Tenía frío y estaba hambriento, le dolían las manos (que puso bajo las axilas para que entraran en calor) y en su mente, la posibilidad de no volver a ver la luz del día resonaba como la bocina de una estridente alarma. Pero a pesar de todo, se quedó dormido casi al instante, con las rodillas pegadas al pecho, en una posición casi fetal.

Y mientras, alrededor, los muertos aullaban.

2.

LA CIUDAD MUERTA

Isabel miraba a través de la enorme puerta del helicóptero. Al principio le había dado miedo, porque era diáfana y sin hojas, y no pudo evitar agarrarse del brazo a Moses, sentado a su lado. La ascensión, además, había sido abrupta, y una sensación de desmayo subió desde su estómago a la cabeza. Luego, el helicóptero viró con brusquedad y se inclinaron peligrosamente, y ella tuvo que agarrarse con ambas manos a los cinturones de seguridad que la mantenían bien sujeta al asiento.

José había dejado su mochila a sus pies, y cuando el enorme aparato describió el giro, ésta se precipitó al exterior, perdiéndose para siempre.

– ¡Mi mochila! -exclamó José; había intentado apresarla extendiendo la pierna, pero fue inútil.

Uno de los soldados le miró con gesto de interrogación.

– No pasa nada… -dijo al fin-, sólo eran mis cosas.
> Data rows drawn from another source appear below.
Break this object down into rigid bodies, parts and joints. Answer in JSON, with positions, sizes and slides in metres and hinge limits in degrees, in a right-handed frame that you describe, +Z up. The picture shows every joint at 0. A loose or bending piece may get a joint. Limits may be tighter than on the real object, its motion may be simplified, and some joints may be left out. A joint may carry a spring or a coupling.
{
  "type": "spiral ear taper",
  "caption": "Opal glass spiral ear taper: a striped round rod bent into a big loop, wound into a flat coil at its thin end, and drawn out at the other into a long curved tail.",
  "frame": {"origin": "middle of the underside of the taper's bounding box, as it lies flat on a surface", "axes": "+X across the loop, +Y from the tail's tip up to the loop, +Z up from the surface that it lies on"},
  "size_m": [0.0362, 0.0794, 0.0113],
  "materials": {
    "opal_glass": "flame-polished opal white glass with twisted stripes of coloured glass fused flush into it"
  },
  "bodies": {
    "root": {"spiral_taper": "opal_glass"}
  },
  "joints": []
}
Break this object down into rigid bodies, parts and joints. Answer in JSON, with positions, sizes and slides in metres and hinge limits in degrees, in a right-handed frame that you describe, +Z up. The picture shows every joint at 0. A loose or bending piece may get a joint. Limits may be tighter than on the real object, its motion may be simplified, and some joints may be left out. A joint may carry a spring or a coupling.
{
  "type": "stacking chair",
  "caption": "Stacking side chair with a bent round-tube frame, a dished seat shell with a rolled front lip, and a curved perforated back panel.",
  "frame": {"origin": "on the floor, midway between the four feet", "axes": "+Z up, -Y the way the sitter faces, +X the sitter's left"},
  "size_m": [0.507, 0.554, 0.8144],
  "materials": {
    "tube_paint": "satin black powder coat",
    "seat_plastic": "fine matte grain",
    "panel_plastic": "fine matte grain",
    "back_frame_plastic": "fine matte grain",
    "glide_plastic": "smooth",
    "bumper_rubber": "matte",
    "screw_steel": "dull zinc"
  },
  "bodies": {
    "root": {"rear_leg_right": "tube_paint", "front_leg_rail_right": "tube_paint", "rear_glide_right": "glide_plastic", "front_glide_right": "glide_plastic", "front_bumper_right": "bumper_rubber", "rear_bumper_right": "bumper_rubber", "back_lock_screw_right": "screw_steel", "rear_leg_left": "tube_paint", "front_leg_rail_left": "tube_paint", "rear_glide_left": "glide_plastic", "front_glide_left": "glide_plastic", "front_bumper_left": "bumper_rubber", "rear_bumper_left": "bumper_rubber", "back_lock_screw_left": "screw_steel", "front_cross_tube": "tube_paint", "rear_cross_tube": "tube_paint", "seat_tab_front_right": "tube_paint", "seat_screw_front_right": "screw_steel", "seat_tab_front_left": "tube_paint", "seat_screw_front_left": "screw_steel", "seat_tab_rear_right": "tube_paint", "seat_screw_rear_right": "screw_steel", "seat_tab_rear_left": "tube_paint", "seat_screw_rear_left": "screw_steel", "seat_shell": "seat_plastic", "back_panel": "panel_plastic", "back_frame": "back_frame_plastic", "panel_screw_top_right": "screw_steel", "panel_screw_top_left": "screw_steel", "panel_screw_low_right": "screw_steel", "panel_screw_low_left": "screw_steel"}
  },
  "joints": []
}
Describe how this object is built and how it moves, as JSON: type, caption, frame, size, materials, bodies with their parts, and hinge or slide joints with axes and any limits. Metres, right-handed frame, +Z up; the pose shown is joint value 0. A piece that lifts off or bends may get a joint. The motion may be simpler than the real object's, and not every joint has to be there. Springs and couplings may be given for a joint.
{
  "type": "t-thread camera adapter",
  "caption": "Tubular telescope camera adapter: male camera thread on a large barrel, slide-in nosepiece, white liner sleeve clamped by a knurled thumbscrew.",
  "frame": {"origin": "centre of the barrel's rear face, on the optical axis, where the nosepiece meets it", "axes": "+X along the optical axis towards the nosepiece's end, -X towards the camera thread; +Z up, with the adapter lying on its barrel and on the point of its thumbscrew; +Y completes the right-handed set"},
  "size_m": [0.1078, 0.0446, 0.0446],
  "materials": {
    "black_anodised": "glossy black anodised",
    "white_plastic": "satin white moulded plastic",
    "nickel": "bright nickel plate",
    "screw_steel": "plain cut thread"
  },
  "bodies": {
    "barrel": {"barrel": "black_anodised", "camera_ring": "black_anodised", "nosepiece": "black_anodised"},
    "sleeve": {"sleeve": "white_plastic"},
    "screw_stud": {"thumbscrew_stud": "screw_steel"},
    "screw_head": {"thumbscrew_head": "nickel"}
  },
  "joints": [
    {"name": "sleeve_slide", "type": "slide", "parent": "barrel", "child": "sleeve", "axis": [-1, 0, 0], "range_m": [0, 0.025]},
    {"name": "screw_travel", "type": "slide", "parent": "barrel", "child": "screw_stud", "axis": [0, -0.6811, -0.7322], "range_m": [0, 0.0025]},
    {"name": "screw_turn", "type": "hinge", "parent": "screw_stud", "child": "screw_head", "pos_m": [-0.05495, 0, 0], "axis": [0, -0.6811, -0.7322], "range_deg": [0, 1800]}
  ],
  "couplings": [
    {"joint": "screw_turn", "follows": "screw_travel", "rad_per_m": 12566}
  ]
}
– Lo siento, compañero -exclamó Susana.

José la miró.

Con el tiempo, Susana se había convertido en uno de los pilares del Escuadrón, compuesto por ellos y dos amigos que habían caído: Dozer y Uriguen. Habían sobrevivido a tantas peripecias que, juntos, se creían imbatibles: la limpieza del perímetro del campamento, la aventura del helicóptero, la invasión zombi propiciada por el padre Isidro, y varias decenas más. Sin embargo, en las últimas horas su número se había visto reducido a la mitad, y Susana parecía ahora tan cansada… demacrada, con la ropa llena de manchas oscuras y con el cabello desaliñado, que más bien parecía una triste y vencida sombra de sí misma: las ojeras remarcaban el borde inferior de sus párpados y su tez tenía el color de la cera vieja. El hecho de que no hubieran dormido mucho la última noche no ayudaba, pero José sabía que eso no tenía mucho que ver. Era el dolor lo que la estaba consumiendo. José se acordó del diario del capitán Díez que tanto había interesado a Dozer, y que él mismo había guardado en su mochila con manifiesto interés. Ahora, el diario se precipitaba al vacío, perdido para siempre. Perdido, como su amigo.